The Committee expresses no view on whether any proposed conduct of an inquiring judge is consistent with substantive law which governs any proceeding over which the inquiring judge may preside. The Committee only has authority to interpret the Code of Judicial Conduct, and therefore its opinions deal only with the issue of whether the proposed conduct violates a provision of that Code.

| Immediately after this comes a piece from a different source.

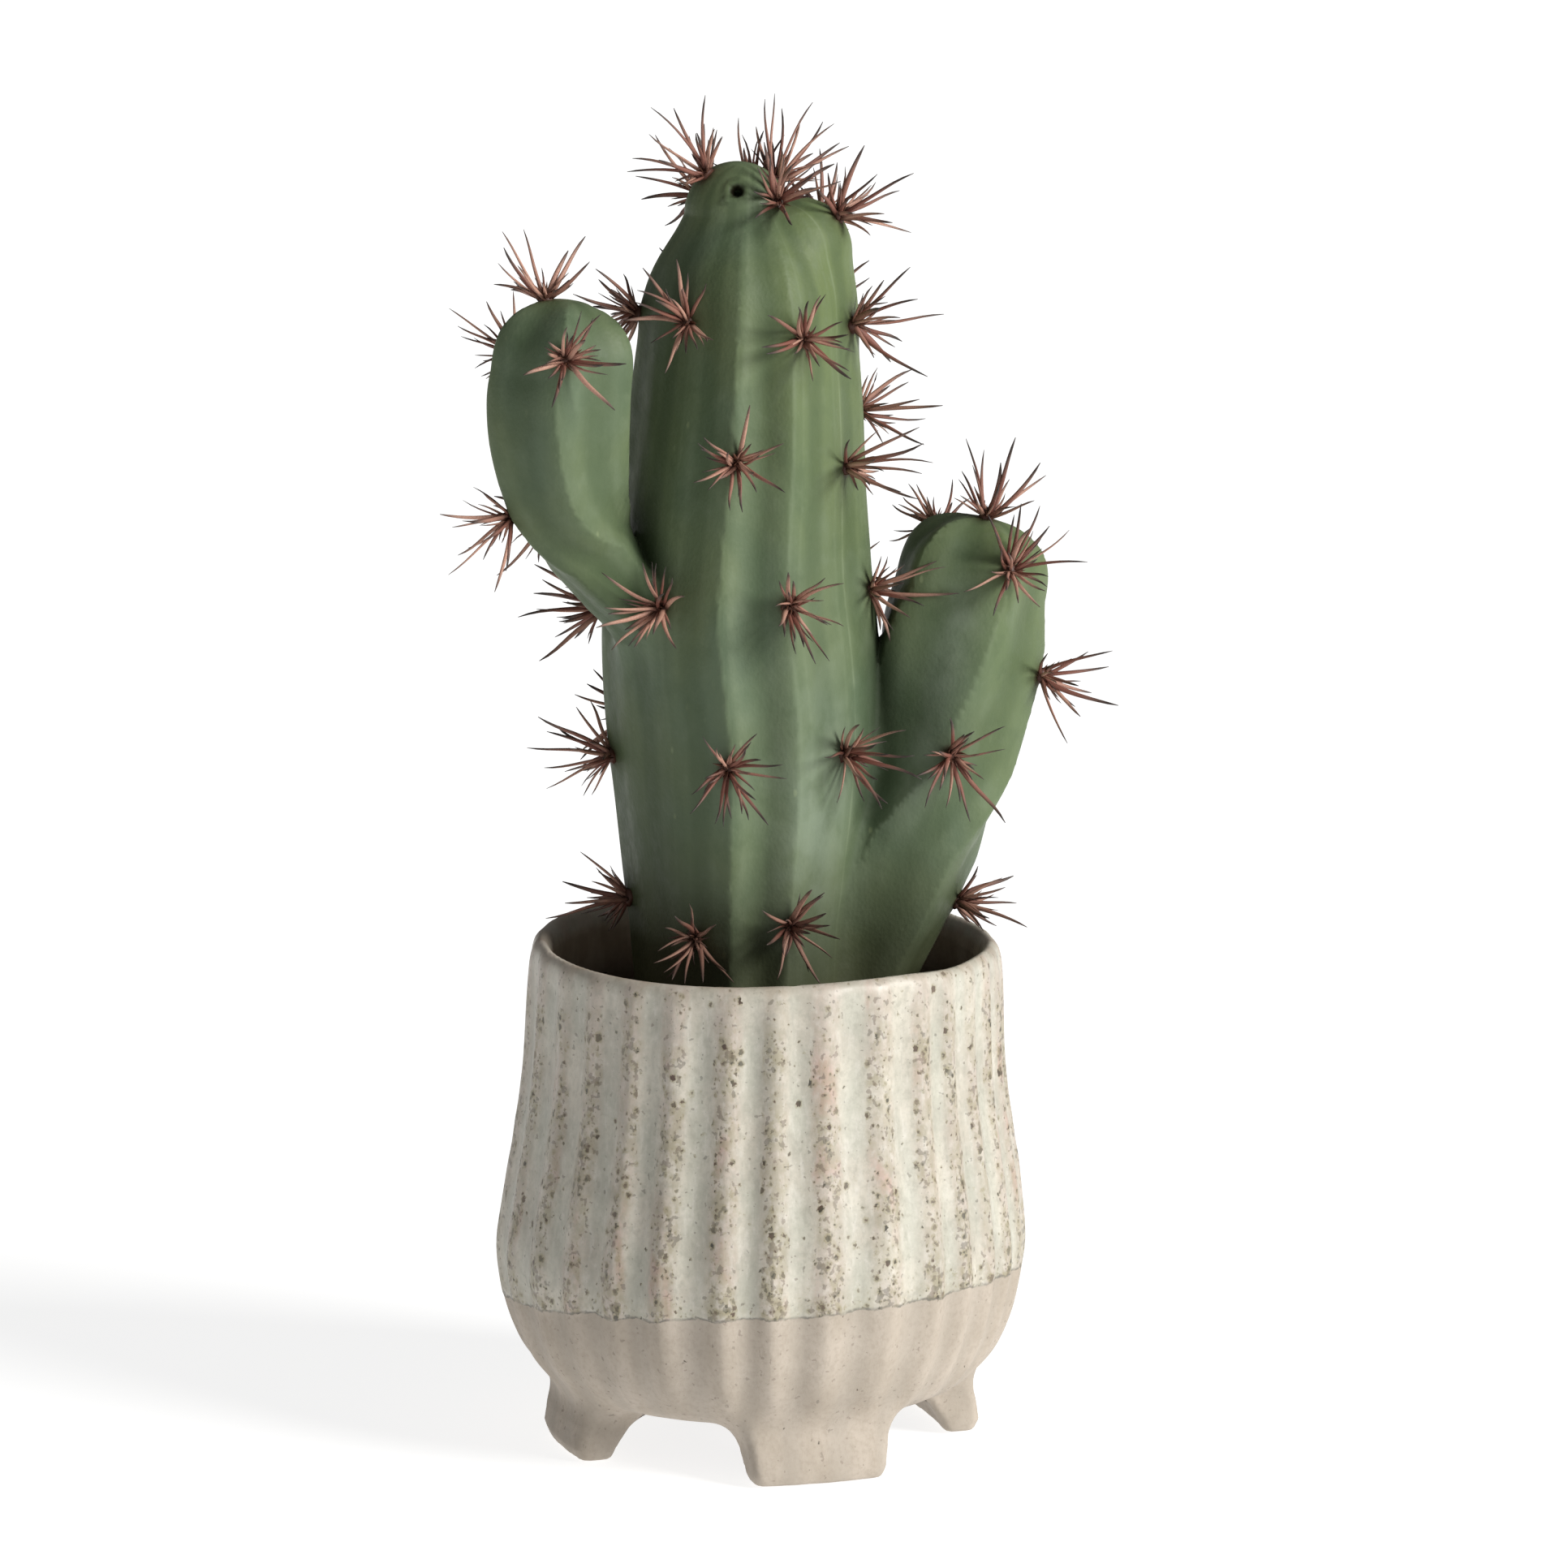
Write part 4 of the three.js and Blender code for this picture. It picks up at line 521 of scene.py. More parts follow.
GLAZE_LINE = [(-180, 43.6), (-150, 41.8), (-120, 38.5), (-88, 34.8), (-72, 37.1), (-42.5, 40.6), (-29.4, 41.4), (-14.6, 42.6),
              (-1.6, 43.4), (9.6, 43.5), (23, 44.6), (35.9, 44.6), (50.6, 45.3), (79.5, 43.2), (110, 42.0), (145, 44.2), (180, 43.6)]
FOOT_AZ = [16.6, 106.6, 196.6, 286.6]
FOOT_HALF_WIDTH = [(0, 15.6), (2.5, 16.4), (6, 16.9), (10, 17.4), (13, 18.0), (20, 18.2)]
FOOT_OUTER = [(0, 50.2), (3, 51.4), (8, 50.6), (13, 49.2), (20, 47.4)]
FOOT_INNER = [(0, 42.4), (3, 41.2), (8, 38.2), (13, 33.8), (20, 28.0)]


def look(rows, v):
    a = np.array(rows, float)
    return np.interp(v, a[:, 0], a[:, 1])


def flute(az):
    """0 on a crest, 1 in the middle of a groove, with the crests unevenly spaced; and -1..1 across each crest"""
    c = np.concatenate([[FLUTE_CRESTS[-1] - 360], FLUTE_CRESTS, [FLUTE_CRESTS[0] + 360]])
    a = np.mod(az, 360.0)
    u = np.interp(a, c, np.arange(len(c)))
    f = u - np.floor(u)
    g = np.sin(np.pi * f)
    return 0.2 * g + 0.8 * g * g, np.where(f > 0.5, f - 1, f) * 2


_prof = np.array([(r, z) for z, r in POT_WALL])
_outer = spline([(r, z) for z, r in POT_WALL[:30]], 5)
_inner = spline([(r, z) for z, r in POT_WALL[30:]], 5)
_line = np.vstack([[(0, 13.3)], _outer, _inner, [(0, 20)]])
PR = np.arange(0, 70, 0.25)
PZ = np.arange(4, 130, 0.25)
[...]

For further information, contact Judge Roberto Arias, Chair, Judicial Ethics Advisory Committee, Duval County Courthouse, 501 West Adams Street, Room 7180, Jacksonville, Florida 32202-4603.

Participating Members:
Judge Roberto Arias, Robert T. Benton, II, Dean Bunch, Esquire, Judge Lisa Davidson, Judge Jack Espinosa, Jr., Judge Jonathan D. Gerber, Judge Terry Michael Jones, Judge Barbara Lagoa, Patricia E. Lowry, Esquire, Judge Michael Raiden, Judge Richard R. Townsend, Judge Dorothy L. Vaccaro. 


Copies furnished to:
Inquiring judge (Name of the Inquiring Judge deleted)
Justice Charles T. Canady
John A. Tomasino, Clerk of the Florida Supreme Court
All Committee Members
Executive Director of the J.Q.C.
Office of the State Courts Administrator

 

 

1. The Judicial Ethics Advisory Committee has appointed an Election Practices Subcommittee. The purpose of this Subcommittee is to give immediate responses to campaign questions in instances where the normal Committee procedure would not provide a response in time to be useful to the inquiring judge or candidate. Opinions designated  with the  “(Election)” notation are opinions of the Election Practices Subcommittee of the Judicial Ethics Advisory Committee, and have the same authority as an opinion of the whole Committee.